Today, there are 235 surviving copies of the First Folio that date back to 1623, but experts estimate roughly 750 First Folios were printed. Three subsequent editions of Shakespeare’s Folio, with text updates and additional plays, were published between 1632 and 1685.

Did Shakespeare Write His Own Plays?

About 150 years after his death, questions arose about the authorship of Shakespeare’s plays. Scholars and literary critics began to float names like Christopher Marlowe, Edward de Vere, and Francis Bacon—men of more known backgrounds, literary accreditation, or inspiration—as the true authors of the plays.

Much of this stemmed from the sketchy details of Shakespeare’s life and the dearth of contemporary primary sources. Official records from the Holy Trinity Church and the Stratford government record the existence of Shakespeare, but none of these attest to him being an actor or playwright.

Skeptics also questioned how anyone of such modest education could write with the intellectual perceptiveness and poetic power that is displayed in Shakespeare’s works. Over the centuries, several groups have emerged that question the authorship of Shakespeare’s plays.

The most serious and intense skepticism began in the 19th century when adoration for Shakespeare was at its highest. The detractors believed that the only hard evidence surrounding Shakespeare from Stratford-upon-Avon described a man from modest beginnings who married young and became successful in real estate.

Members of the Shakespeare Oxford Society, founded in 1957, put forth arguments that English aristocrat and poet Edward de Vere, the 17th Earl of Oxford, was the true author of the poems and plays of “William Shakespeare.” The Oxfordians cite de Vere’s extensive knowledge of aristocratic society, his education, and the structural similarities between his poetry and that found in the works attributed to Shakespeare. They contend that Shakespeare had neither the education nor the literary training to write such eloquent prose and create such rich characters.

However, the vast majority of Shakespearean scholars contend that Shakespeare wrote all his own plays. They point out that other playwrights of the time also had sketchy histories and came from modest backgrounds.

They contend that King’s New School in Stratford had a curriculum of Latin and the classics could have provided a good foundation for literary writers. Supporters of Shakespeare’s authorship argue that the lack of evidence about Shakespeare’s life doesn’t mean his life didn’t exist. They point to evidence that displays his name on the title pages of published poems and plays.

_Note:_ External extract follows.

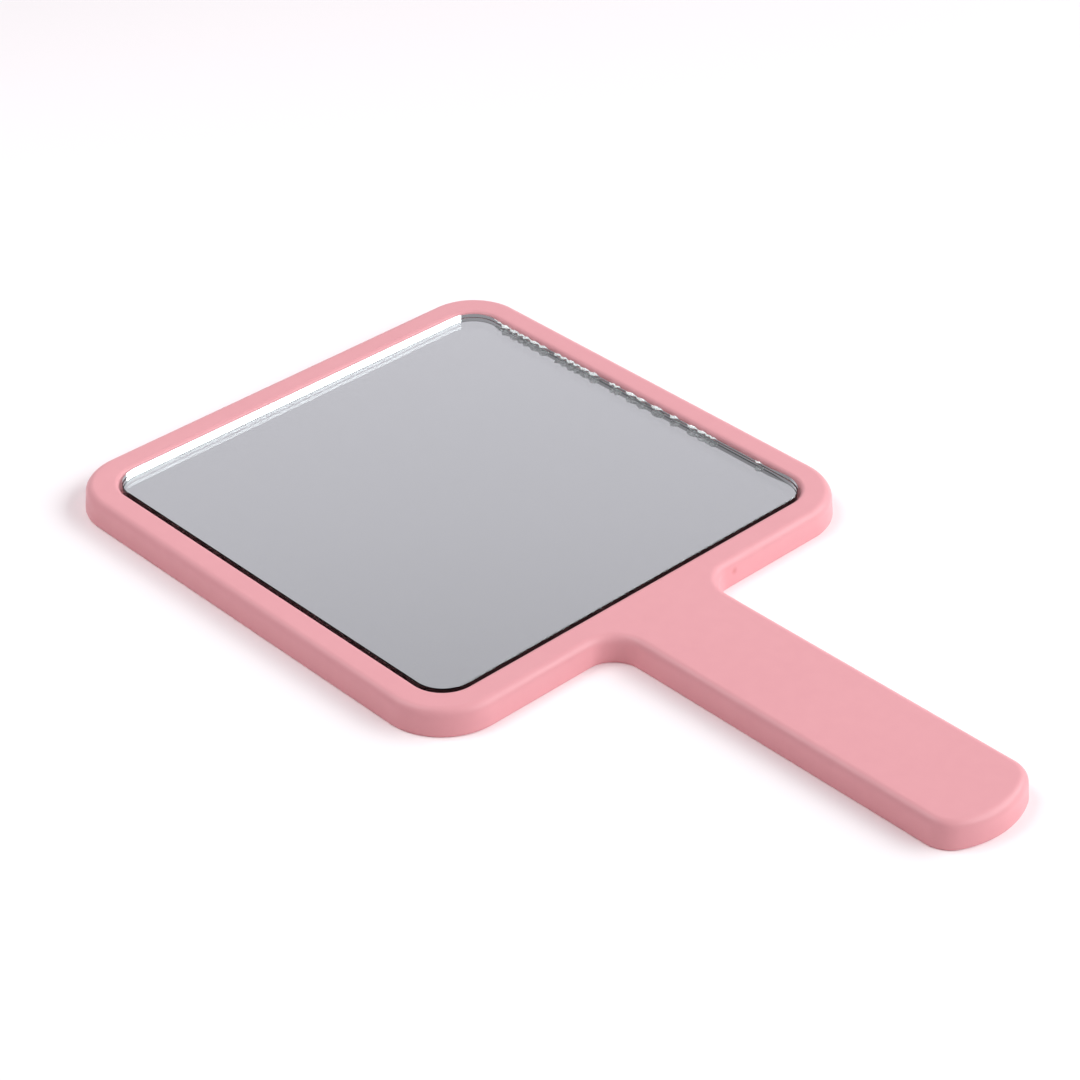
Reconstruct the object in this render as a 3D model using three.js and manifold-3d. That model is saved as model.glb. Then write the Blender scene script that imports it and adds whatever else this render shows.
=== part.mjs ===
// Hand mirror: a square framed mirror on a flat paddle handle.
// Millimetres, +Z up. The mirror lies on its back: +Z points out of the glass and +Y runs from the
// handle to the far edge of the head. The origin is the middle of the outline, on the back face.
import * as THREE from 'three';
import { mergeVertices } from 'three/addons/utils/BufferGeometryUtils.js';
import Module from 'manifold-3d';

const wasm = await Module();
wasm.setup();

// ---- driving dimensions -------------------------------------------------------------------------
// Outline of the moulding, measured at its widest, just above the back face.
const HEAD_SIZE = 150;             // the head is square
const HEAD_TOP_CORNER = 16.4;      // corner radius away from the handle
const HEAD_LOW_CORNER = 17.8;      // corner radius beside the handle
const HANDLE_WIDTH = 32.8;
const HANDLE_LENGTH = 110.2;       // from the head's edge to the handle's tip
const HANDLE_TIP_RADIUS = 25.7;    // the shallow bow across the tip
const HANDLE_TIP_CORNER = 8.2;     // where the sides turn into the bow
const ROOT_FILLET = 8;             // inside corners between head and handle

// Section of the moulding.
const THICKNESS = 7.4;
const DRAFT = 0.65;                // how far the side walls lean in on the way to the front
const FRONT_ROUND = 2.2;           // rounding of the front edge
const BACK_ROUND = 0.5;            // rounding of the back edge

// Mirror and its pocket. Margins are measured inward from the outline.
const POCKET_MARGIN = 8.7;
const POCKET_CORNER = 9.2;
const LIP_ROUND = 1.3;             // the frame's inner edge, rolled down towards the glass
const GLASS_RECESS = 0.4;          // the glass lies this far below the frame's front face
const GLASS_THICKNESS = 3;
const GLASS_GAP = 0.7;             // between the glass and the pocket wall, were it centred
const GLASS_SHIFT = 0.4;           // the glass lies this far towards +X and +Y in its pocket
const FRONT_ARRIS = 0.15;          // the glass's sharp edges are just broken
const BACK_ARRIS = 0.1;
const COATING = 0.1;               // nominal thickness of the silver and of the paint behind it
const COATING_MARGIN = 0.1;        // the coatings stop this far inside the glass's back face
const TAPE_THICKNESS = 0.8;
const TAPE_WIDTH = 12;
const LONG_TAPE = 112;             // the strips above and below
const SHORT_TAPE = 80;             // the strips left and right
const TAPE_OFFSET = 52;            // from the middle of the mirror to the middle of a strip
const CONTACT = 0.02;              // hairline left between bonded layers

// Moulding inside, and the cover that closes it from behind.
const COVER_THICKNESS = 1.5;
const COVER_MARGIN = 2.5;
const COVER_EDGE = 0.25;           // softened edge of the cover's outer face
const FIT_GAP = 0.3;               // round the cover, under the ledge and round the pins
const LEDGE_WIDTH = 1.2;
const SKIN = 1.8;                  // front wall over the hollow places
const POCKET_WALL = 1.4;
const RIB = 1.2;
const HANDLE_RIBS = 5;
const CHANNEL_RIBS = 4;            // on each side of the head
const BOSS_DIAMETER = 5;
const PIN_DIAMETER = 2;
const PIN_LENGTH = 3.2;

// ---- places worked out from them ----------------------------------------------------------------
const TOTAL_LENGTH = HEAD_SIZE + HANDLE_LENGTH;
const HEAD_TOP = TOTAL_LENGTH / 2;
const HEAD_LOW = HEAD_TOP - HEAD_SIZE;
const TIP = -TOTAL_LENGTH / 2;
const HEAD_MIDDLE = (HEAD_TOP + HEAD_LOW) / 2;

const GLASS_FRONT = THICKNESS - GLASS_RECESS;
const GLASS_BACK = GLASS_FRONT - GLASS_THICKNESS;
const PAINT_BACK = GLASS_BACK - 2 * COATING;
const POCKET_FLOOR = PAINT_BACK - TAPE_THICKNESS;
const GLASS_MARGIN = POCKET_MARGIN + GLASS_GAP;
const GLASS_CORNER = POCKET_CORNER - GLASS_GAP;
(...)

Examples exist of authors and critics of the time acknowledging Shakespeare as the author of plays such as The Two Gentlemen of Verona, The Comedy of Errors, and King John.

Royal records from 1601 show that Shakespeare was recognized as a member of the King’s Men theater company and a Groom of the Chamber by the court of King James I, where the company performed seven of Shakespeare’s plays.

There is also strong circumstantial evidence of personal relationships by contemporaries who interacted with Shakespeare as an actor and a playwright.

Literary Legacy

What seems to be true is that Shakespeare was a respected man of the dramatic arts who wrote plays and acted in the late 16th and early 17th centuries. But his reputation as a dramatic genius wasn’t recognized until the 19th century.

Beginning with the Romantic period of the early 1800s and continuing through the Victorian period, acclaim and reverence for Shakespeare and his work reached its height. In the 20th century, new movements in scholarship and performance rediscovered and adopted his works.

Today, his plays remain highly popular and are constantly studied and reinterpreted in performances with diverse cultural and political contexts. The genius of Shakespeare’s characters and plots are that they present real human beings in a wide range of emotions and conflicts that transcend their origins in Elizabethan England.


  • The fool doth think he is wise, but the wise man knows himself to be a fool.
  • This above all: to thine own self be true, and it must follow, as the night the day, thou canst not then be false to any man.
  • There is nothing either good or bad, but thinking makes it so.
  • Cowards die many times before their deaths; the valiant never taste of death but once.
  • Lord, what fools these mortals be!
  • To weep is to make less the depth of grief.
  • In time we hate that which we often fear.
  • Men at some time are masters of their fates: the fault, dear Brutus, is not in our stars, but in ourselves, that we are underlings.
  • What’s done cannot be undone.
  • We are such stuff as dreams are made on, and our little life is rounded with a sleep.
  • Madness in great ones must not unwatched go.
  • The first thing we do, let’s kill all the lawyers.
  • All the world’s a stage, and all the men and women merely players.
  • Give every man thy ear, but few thy voice.
  • I say there is no darkness but ignorance.
  • I wasted time, and now doth time waste me.
  • Some are born great, some achieve greatness, and some have greatness thrust upon them.